[Start DATA TO PROCESS]

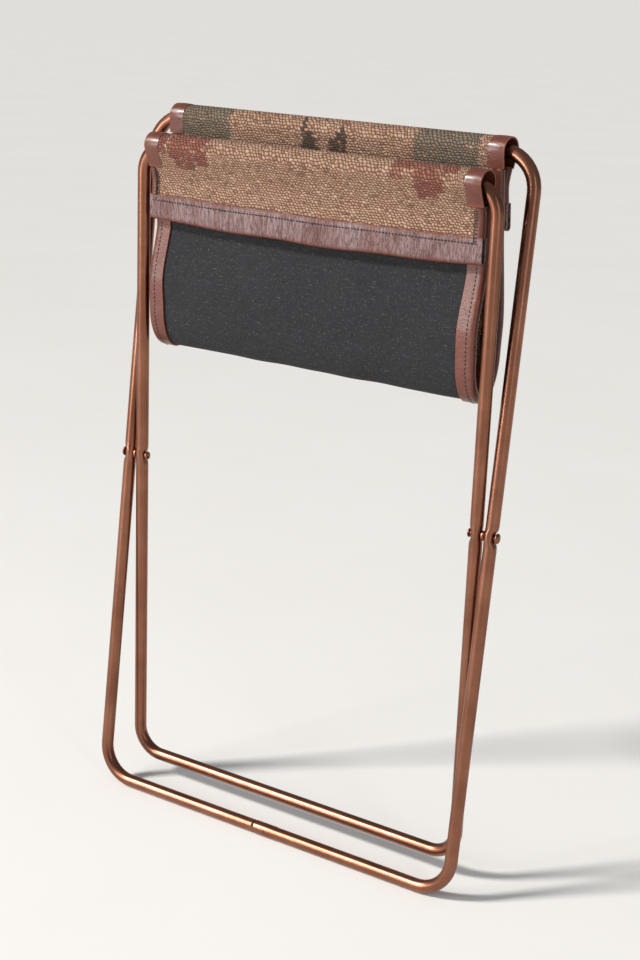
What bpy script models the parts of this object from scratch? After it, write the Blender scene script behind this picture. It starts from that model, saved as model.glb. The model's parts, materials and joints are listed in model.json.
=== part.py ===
"""Folding magazine rack: two bent tube loops crossed on side rivets, with a cloth sling between them.

The rack is folded nearly flat and leans back, standing on the bottom bar of its outer loop.
Axes: +X to the right, +Y to the back, +Z up. Every size is in metres.
"""
import math

import bmesh
import bpy
from mathutils import Matrix, Vector

MM = 0.001

# ---------------------------------------------------------------- driving dimensions: tube frames
TUBE_R = 5.5 * MM              # outer radius of the steel tube
TUBE_WALL = 0.8 * MM
OUTER_HALF_WIDTH = 183.0 * MM  # centre plane to the centre line of an outer leg
OUTER_UP = 298.8 * MM          # pivot to the centre line of the outer loop's top bar
OUTER_DOWN = 305.4 * MM        # pivot to the centre line of the outer loop's bottom bar
OUTER_BEND_R = 30.0 * MM
INNER_UP = 274.9 * MM
INNER_DOWN = 288.0 * MM
INNER_BEND_R = 24.0 * MM
LEAN = math.radians(5.7)       # outer loop from the vertical, top to the back
FOLD = math.radians(6.55)      # inner loop from the outer loop, top to the front

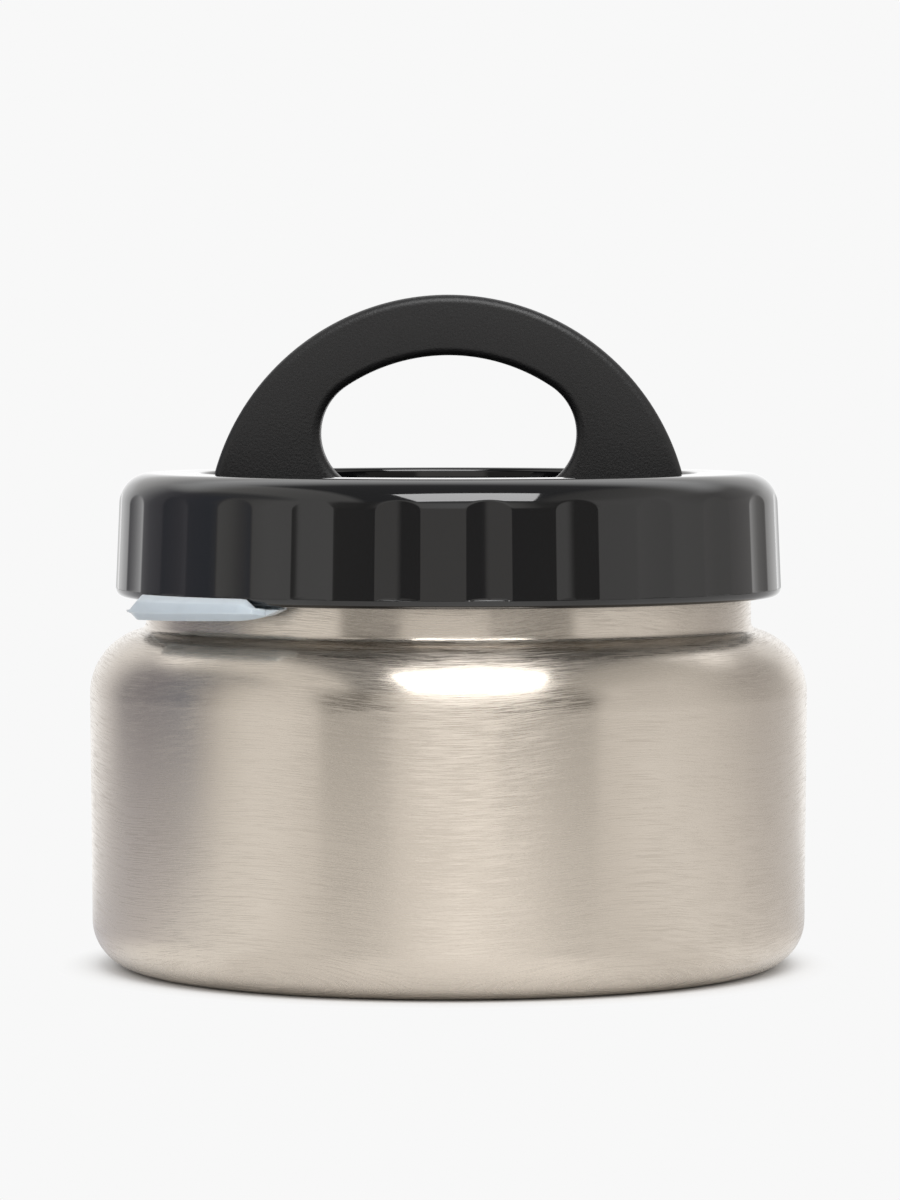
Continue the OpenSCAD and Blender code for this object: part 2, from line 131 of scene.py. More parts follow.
def piece(name, verts, faces, material, body, replaces=()):
    """A smooth object, from points in millimetres, that rides on a body and may stand for
    nodes."""
    mesh = bpy.data.meshes.new(name)
    mesh.from_pydata([tuple(MM * c for c in v) for v in verts], [], faces)
    clean(mesh)
    return dress(bpy.data.objects.new(name, mesh), material, body, replaces)


def clean(mesh):
    """Merges doubles and points all faces outwards."""
    bm = bmesh.new()
    bm.from_mesh(mesh)
    bmesh.ops.remove_doubles(bm, verts=bm.verts, dist=SAME_POINT)
    bmesh.ops.dissolve_degenerate(bm, edges=bm.edges, dist=NO_EDGE)
    bmesh.ops.recalc_face_normals(bm, faces=bm.faces)
    bm.to_mesh(mesh)
    bm.free()


def dress(obj, material, body, replaces=()):
    """Gives an object its material, smooth faces with sharp corners, and its body."""
    if obj.name not in bpy.context.scene.objects:
        bpy.context.scene.collection.objects.link(obj)
    obj.data.materials.clear()
    obj.data.materials.append(material)
    obj.data.shade_smooth()
    obj.data.set_sharp_from_angle(angle=math.radians(SHARP))
    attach(obj, body)
    if replaces:
        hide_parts(*replaces)
    return obj


def spun(profile, closed, turns):
    """Vertices and faces of a profile of (radius, height) points turned about the axis,
    at the given angles in degrees. A closed profile is a loop."""
    ring, n = np.radians(turns), len(profile)
    verts = [(r * math.cos(t), r * math.sin(t), z) for t in ring for r, z in profile]
    faces = []
    for k in range(len(ring)):
        a, b = k * n, (k + 1) % len(ring) * n
        for i in range(n if closed else n - 1):
            j = (i + 1) % n
            faces.append((a + i, a + j, b + j, b + i))
    return verts, faces


def turned(name, profile, material, body, replaces=(), closed=True):
    """A turned piece."""
    verts, faces = spun(profile, closed, ALL_ROUND)
    return piece(name, verts, faces, material, body, replaces)


def wall(foot, base_z, corner, arc_r, neck, crease, top_z):
    """A jar's outline from its base corner over the shoulder and crease to the neck's top."""
    low = (foot - corner, base_z + corner)
    dx, dy = SHOULDER_AT[0] - low[0], SHOULDER_AT[1] - low[1]
    touch = math.degrees(math.atan2(dy, dx)
                         - math.acos((corner - arc_r) / math.hypot(dx, dy)))
    reach = neck + crease - SHOULDER_AT[0]
    centre = (neck + crease, SHOULDER_AT[1] + math.sqrt((arc_r + crease) ** 2 - reach ** 2))
    meet = math.degrees(math.atan2(centre[1] - SHOULDER_AT[1], reach))
    return (arc(low, corner, -90, touch, steps=16)
            + arc(SHOULDER_AT, arc_r, touch, meet, steps=24)
            + arc(centre, crease, 180 + meet, 180, steps=8)[1:] + [(neck, top_z)])


# ---- Geometry Nodes and shader nodes ----

def output(value):
    """Where a link starts: a node's first open output, or the output that is given."""
    if isinstance(value, bpy.types.Node):
        return next(out for out in value.outputs if out.enabled)
    return value


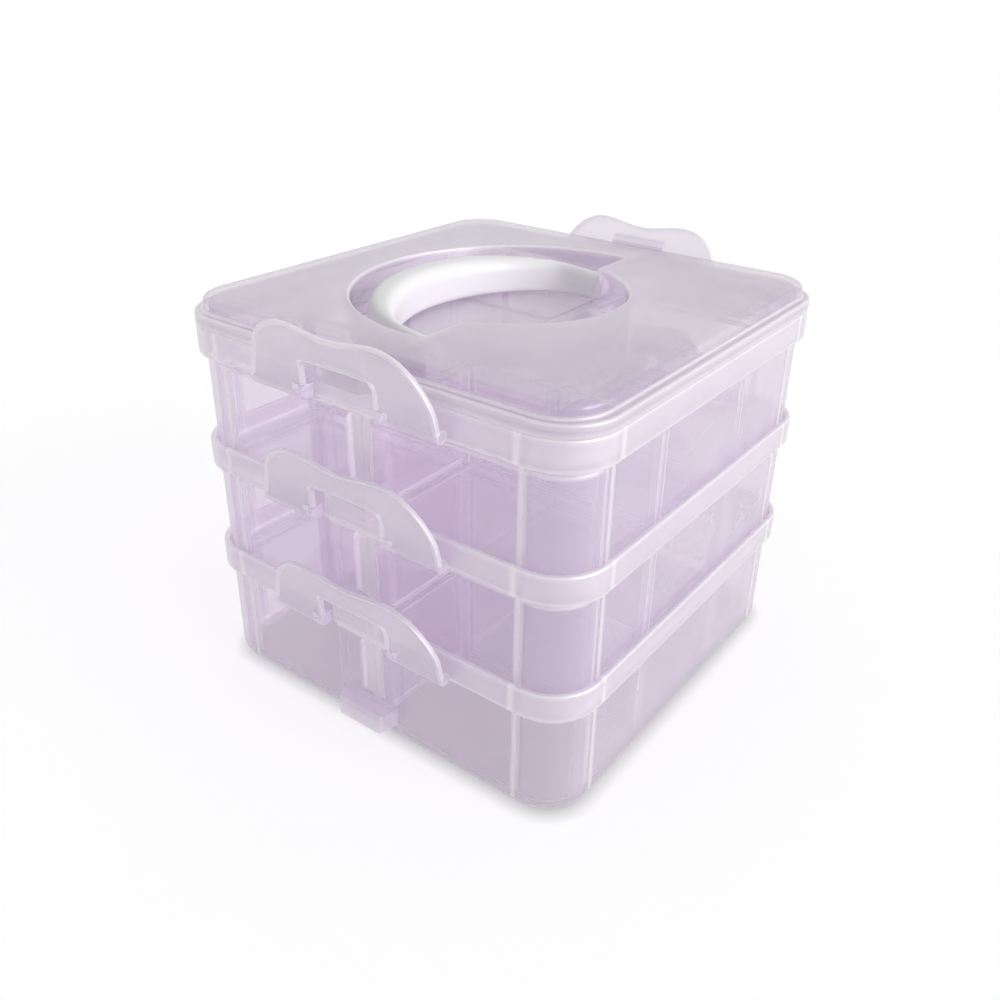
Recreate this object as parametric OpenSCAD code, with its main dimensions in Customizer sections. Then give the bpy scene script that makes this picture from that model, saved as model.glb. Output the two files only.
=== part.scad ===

[End DATA TO PROCESS]

AIM OF THE EXERCISE —
Above are the records; copy exactly the lines from the one with "Recreate this object" through the final line.

EXERCISE ANSWER —
Recreate this object as parametric OpenSCAD code, with its main dimensions in Customizer sections. Then give the bpy scene script that makes this picture from that model, saved as model.glb. Output the two files only.
=== part.scad ===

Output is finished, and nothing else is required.